There is an element of passion here that I’ve not addressed. I’ve met thousands of scientists and I don’t think I’ve ever met one who is in it for the money. Those that pursue a career in science do so because it’s their passion rather than their job. Every scientist I’ve met knows that the work they do is important regardless of who else may think so or understand it. And I think that element of passion is both underestimated by the scientists themselves and absolutely essential to conducting good science. But there is no excuse for exploiting a scientist’s burning desire to do their science. Just because their overriding drive to do their research means that they will do it come-what-may does not mean that the rest of us can sit back and not support them. As a society we need to engage with and appreciate their work as the first step toward providing them with the financial and professional support they need to do their jobs and build robust careers.

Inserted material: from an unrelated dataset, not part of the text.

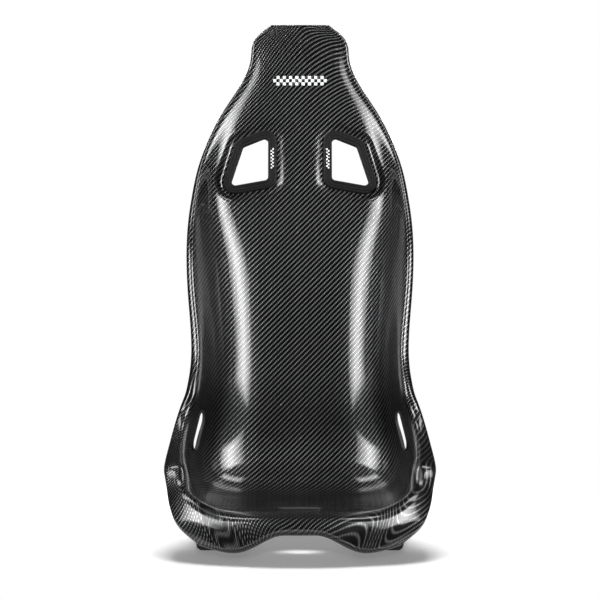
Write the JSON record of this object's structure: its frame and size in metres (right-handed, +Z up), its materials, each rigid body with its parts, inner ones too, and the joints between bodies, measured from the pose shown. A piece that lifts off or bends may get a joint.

There is another point to be made following up on Andrew’s comments. The point of encouraging more kids to take science courses at High School is not to see all of them go on to become career scientists in the pure sciences. A solid background in science knowledge and methodology provided by a good and well-structured High School science education provides students with a valuable tool kit that can be applied to many other areas of their lives and an enormous range of careers. The critical thinking skills and the logical and rational structures of science help construct young minds that can tackle a multitude of problems. The ability to separate fact from fiction and a basic understanding of how the world actually works are crucial factors in formulating answers to key questions in life that they will face. Science is all about asking questions and a particular pursuit of answers. Teach a child to think and they will think and wonder and be inspired and explore and understand the realities of this magical world in which we live.

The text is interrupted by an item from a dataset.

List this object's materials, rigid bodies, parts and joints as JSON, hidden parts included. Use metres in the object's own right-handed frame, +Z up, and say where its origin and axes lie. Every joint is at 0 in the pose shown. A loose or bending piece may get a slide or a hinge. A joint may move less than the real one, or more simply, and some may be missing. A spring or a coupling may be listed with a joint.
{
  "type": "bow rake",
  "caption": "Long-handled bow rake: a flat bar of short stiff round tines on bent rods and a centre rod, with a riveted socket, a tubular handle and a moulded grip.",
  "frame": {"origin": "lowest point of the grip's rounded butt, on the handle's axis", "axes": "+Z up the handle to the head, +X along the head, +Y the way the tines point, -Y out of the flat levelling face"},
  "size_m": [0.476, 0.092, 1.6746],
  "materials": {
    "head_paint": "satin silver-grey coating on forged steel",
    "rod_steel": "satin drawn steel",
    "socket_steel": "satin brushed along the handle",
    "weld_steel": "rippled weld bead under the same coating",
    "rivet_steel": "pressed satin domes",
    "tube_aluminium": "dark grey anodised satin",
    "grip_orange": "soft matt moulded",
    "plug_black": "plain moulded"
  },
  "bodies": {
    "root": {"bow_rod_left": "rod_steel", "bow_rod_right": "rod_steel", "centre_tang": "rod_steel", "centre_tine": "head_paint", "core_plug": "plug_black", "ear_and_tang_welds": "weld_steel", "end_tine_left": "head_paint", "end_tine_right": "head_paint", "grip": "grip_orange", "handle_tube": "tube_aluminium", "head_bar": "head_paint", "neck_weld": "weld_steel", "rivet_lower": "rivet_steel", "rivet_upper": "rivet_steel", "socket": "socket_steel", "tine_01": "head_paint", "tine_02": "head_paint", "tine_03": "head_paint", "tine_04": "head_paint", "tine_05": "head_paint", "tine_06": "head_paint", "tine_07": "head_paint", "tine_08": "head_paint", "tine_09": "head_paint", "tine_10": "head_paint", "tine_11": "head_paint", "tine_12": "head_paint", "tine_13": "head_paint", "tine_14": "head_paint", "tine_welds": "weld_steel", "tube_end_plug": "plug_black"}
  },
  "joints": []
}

It was sad and sobering but not surprising to receive Andrew’s comments; they are a personal portrait of several of the deep issues that are so wrong with science and science engagement in this country. He finishes with:
“I can’t blame kids for dropping out …”
And of course we should not blame the kids for dropping out, we should encourage them to stay in and provide them with a clear and bright future as a reward for the hard work we are requesting of them.
By Dr Paul Willis @Fossilcrox
A foot note in addendum to this blog concerns today’s release of the Grattan Institute’s 85-page report, “Mapping Australian higher education” which finds that enrolments in Tertiary science courses have remained roughly the same over the last 50 years. This is reported as “Contrary to the fears of falling enrolments in the sciences,…” but fails to recognise key details that paint a darker picture. For example, there appears to be no calculation to factor in the proliferation of courses labelled as “science” offered by the universities of Australia. With a steady proportion of students overall taking a greater diversity of courses, this must mean a dilution of students actually doing each course. Surely what we would like to see is a clear increase in the proportion of students in science courses over the last half century, not some quasi status quo. And that overall proportion of students taking up Tertiary science has remained as just over half the number of students enrolling in the arts.
So no, the fears for falling enrolments in Tertiary science are still alive and well.